The research was recently published in Nature Photonics. The abstract stated:

 

“In semiconductors, photo-excited charge carriers exist as a gas of electrons and holes, bound electron–hole pairs (excitons), biexcitons and trions. At sufficiently high densities, the non-equilibrium system of electrons (e) and holes (h+) may merge into an electronic liquid droplet.

 

“Here, we report on the electron–hole liquid in ultrathin MoTe2 photocells revealed through multi-parameter dynamic photoresponse microscopy (MPDPM).
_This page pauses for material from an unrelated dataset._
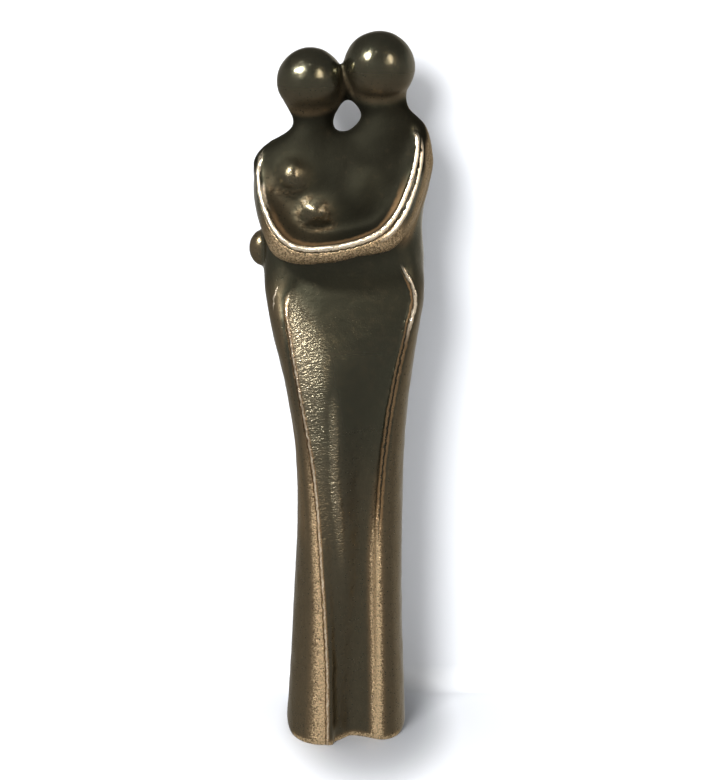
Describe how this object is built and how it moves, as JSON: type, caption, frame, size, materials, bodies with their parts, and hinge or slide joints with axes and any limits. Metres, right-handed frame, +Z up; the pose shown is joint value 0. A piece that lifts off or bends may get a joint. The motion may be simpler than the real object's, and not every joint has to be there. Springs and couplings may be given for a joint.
{
  "type": "couple with baby figure",
  "caption": "Small standing bronze of an embracing couple in one long robe, with a baby in the ring of their arms; plain ball heads, flat underside.",
  "frame": {"origin": "on the surface that the figure stands on, under the middle of its outline as seen from above", "axes": "+Z up, -Y towards the viewer (the side of the baby), +X to the viewer's right"},
  "size_m": [0.0382, 0.0266, 0.15],
  "materials": {
    "dark_bronze": "cast bronze with a dark brown patina, worn to golden metal on the arms and the hems"
  },
  "bodies": {
    "root": {"couple_with_baby": "dark_bronze"}
  },
  "joints": []
}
By combining rich visualization with comprehensive analysis of very large data sets acquired through MPDPM, we find that ultrafast laser excitation at a graphene–MoTe2–graphene interface leads to the abrupt formation of ring-like spatial patterns in the photocurrent response as a function of increasing optical power at T = 297 K.

 

“The sudden onset to these patterns, together with extreme sublinear power dependence and picosecond-scale photocurrent dynamics, provide strong evidence for the formation of a two-dimensional electron–hole liquid droplet. The electron–hole liquid, which features a macroscopic population of correlated electrons and holes, may offer a path to room-temperature optoelectronic devices that harness collective electronic phenomena.”